## [What you need to do]
Tally how many lines include "type". The number is the whole answer.

— begin —

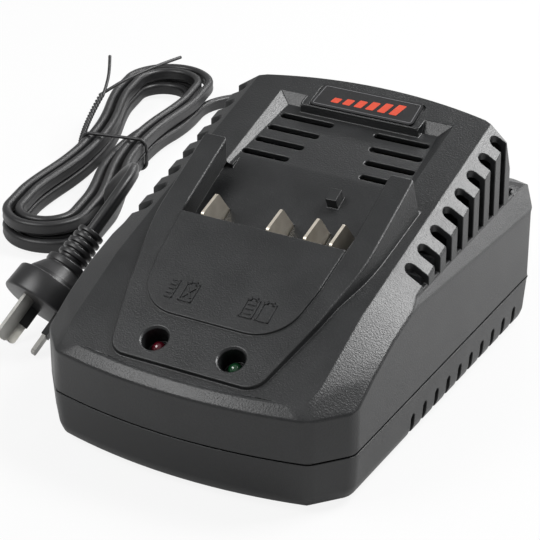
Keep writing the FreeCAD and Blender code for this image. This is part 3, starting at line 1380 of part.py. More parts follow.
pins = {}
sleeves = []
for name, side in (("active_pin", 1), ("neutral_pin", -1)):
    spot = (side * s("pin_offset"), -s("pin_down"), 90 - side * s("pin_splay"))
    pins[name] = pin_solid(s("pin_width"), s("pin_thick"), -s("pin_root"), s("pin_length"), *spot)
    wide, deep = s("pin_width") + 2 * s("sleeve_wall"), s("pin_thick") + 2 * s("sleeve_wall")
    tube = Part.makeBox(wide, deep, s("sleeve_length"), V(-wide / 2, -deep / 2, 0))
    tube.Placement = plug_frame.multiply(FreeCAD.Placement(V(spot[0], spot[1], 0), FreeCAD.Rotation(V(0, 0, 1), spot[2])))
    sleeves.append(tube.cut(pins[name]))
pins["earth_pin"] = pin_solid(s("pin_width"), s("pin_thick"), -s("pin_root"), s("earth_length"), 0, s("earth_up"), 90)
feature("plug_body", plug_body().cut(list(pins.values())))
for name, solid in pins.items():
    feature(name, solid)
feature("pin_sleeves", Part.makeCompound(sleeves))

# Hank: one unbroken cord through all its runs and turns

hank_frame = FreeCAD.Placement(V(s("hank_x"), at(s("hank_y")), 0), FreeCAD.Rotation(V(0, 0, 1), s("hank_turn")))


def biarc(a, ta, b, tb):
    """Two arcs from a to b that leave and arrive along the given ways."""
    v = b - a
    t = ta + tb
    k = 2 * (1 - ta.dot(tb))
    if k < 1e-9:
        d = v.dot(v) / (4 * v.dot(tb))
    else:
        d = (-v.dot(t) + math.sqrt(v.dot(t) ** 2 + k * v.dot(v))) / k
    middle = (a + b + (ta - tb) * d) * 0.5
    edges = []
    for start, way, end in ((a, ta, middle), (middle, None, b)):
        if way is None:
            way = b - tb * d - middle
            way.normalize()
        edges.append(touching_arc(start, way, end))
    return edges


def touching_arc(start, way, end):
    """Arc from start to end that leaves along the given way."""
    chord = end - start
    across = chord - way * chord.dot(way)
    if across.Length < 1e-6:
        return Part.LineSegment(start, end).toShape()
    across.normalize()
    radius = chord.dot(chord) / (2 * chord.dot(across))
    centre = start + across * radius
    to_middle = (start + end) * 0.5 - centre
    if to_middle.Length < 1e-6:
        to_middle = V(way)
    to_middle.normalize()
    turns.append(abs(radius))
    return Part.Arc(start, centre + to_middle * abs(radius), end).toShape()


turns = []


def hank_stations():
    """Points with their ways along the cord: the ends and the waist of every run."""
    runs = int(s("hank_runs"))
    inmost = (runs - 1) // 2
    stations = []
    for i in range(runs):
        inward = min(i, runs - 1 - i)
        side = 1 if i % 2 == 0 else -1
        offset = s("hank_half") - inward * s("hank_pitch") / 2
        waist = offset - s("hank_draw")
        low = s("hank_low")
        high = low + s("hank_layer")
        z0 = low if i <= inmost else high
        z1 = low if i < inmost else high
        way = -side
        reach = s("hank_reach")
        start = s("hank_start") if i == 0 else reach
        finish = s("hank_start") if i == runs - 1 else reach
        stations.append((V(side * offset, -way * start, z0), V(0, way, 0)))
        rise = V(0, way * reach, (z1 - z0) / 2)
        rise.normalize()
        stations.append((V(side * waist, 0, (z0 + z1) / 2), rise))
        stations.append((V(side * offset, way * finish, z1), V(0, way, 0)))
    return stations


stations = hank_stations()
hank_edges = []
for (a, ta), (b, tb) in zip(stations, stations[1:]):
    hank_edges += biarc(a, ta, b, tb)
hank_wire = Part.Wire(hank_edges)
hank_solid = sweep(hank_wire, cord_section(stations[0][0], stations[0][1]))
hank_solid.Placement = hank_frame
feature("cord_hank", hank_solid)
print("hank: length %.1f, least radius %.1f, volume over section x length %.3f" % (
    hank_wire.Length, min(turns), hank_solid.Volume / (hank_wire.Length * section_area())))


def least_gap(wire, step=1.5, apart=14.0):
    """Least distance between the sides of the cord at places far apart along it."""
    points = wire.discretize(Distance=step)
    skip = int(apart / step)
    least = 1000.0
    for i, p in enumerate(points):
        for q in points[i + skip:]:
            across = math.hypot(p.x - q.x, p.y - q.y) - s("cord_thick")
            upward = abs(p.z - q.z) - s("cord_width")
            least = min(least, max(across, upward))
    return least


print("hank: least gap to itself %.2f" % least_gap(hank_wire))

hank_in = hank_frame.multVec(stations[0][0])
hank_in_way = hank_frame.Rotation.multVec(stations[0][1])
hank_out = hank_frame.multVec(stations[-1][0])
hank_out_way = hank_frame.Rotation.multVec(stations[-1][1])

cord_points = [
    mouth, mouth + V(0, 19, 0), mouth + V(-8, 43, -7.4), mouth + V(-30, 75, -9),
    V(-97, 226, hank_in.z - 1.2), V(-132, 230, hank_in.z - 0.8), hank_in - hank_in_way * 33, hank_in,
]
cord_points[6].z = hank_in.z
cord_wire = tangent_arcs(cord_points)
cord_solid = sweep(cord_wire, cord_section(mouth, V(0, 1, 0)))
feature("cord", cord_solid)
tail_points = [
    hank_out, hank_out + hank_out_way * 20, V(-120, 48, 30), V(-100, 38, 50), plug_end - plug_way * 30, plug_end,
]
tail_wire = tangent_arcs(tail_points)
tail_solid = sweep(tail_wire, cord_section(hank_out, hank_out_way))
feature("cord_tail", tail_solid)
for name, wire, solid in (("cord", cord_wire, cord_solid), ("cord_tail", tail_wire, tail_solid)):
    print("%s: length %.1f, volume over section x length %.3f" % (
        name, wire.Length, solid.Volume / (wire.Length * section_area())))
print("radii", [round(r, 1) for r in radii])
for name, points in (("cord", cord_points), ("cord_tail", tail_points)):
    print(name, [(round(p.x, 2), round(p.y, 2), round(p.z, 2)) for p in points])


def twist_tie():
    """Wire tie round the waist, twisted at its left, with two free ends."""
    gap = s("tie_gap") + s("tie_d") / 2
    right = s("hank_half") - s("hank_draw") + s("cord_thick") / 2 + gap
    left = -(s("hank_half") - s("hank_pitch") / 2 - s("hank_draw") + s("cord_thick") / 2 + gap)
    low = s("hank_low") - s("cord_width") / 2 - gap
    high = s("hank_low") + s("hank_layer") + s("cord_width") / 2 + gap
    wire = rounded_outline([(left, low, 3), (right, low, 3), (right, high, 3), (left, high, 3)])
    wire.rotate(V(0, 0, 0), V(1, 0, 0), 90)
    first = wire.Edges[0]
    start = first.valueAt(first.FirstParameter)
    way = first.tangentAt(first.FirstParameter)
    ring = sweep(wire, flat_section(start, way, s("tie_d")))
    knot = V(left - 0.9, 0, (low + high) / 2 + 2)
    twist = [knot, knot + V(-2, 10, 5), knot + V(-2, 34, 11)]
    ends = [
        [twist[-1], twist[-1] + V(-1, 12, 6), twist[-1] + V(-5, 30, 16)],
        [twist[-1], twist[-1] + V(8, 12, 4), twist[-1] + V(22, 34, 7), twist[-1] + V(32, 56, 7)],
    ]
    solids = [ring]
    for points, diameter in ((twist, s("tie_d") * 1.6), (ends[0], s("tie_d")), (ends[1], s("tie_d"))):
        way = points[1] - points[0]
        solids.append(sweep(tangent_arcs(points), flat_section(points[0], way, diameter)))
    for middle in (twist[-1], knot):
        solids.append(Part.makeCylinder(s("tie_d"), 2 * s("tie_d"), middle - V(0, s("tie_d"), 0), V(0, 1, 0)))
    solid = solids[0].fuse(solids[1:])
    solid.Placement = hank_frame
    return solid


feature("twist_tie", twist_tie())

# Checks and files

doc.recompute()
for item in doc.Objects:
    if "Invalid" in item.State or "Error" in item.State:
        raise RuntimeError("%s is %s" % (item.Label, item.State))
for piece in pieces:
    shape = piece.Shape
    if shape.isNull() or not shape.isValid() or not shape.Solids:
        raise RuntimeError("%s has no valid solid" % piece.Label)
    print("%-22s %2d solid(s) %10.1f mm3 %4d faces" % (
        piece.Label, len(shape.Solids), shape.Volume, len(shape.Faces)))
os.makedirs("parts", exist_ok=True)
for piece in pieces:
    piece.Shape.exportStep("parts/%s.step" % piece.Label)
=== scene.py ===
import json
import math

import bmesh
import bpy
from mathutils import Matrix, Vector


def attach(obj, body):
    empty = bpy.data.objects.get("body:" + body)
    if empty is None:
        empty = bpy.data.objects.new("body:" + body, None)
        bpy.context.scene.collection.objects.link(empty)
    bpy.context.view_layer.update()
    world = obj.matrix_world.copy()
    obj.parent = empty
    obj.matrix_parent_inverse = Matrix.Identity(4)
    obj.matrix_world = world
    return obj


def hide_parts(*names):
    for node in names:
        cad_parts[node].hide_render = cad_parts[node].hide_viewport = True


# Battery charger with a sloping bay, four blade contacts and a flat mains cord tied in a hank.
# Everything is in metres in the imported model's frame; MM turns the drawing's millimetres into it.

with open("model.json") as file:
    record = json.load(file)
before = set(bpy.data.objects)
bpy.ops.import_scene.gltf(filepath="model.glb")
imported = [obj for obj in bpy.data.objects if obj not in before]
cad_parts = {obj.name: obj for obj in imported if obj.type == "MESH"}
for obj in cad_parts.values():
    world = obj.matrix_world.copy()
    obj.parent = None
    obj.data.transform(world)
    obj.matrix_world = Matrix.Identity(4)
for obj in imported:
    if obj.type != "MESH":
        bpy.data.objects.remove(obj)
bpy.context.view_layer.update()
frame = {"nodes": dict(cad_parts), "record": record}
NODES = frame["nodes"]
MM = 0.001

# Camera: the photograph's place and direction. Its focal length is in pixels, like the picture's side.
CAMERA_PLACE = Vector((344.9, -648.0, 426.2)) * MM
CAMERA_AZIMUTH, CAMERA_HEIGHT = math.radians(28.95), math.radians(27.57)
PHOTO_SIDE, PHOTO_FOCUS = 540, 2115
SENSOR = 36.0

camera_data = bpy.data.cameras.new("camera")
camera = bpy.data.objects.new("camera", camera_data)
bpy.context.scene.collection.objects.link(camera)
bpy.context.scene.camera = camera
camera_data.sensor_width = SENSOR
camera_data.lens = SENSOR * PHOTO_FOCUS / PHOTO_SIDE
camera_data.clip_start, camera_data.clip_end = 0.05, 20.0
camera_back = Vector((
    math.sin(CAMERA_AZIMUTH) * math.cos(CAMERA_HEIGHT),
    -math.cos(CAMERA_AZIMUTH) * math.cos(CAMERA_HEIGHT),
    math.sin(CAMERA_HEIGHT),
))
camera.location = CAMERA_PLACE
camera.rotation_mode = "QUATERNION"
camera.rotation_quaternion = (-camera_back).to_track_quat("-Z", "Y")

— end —

## [Finished answer]
2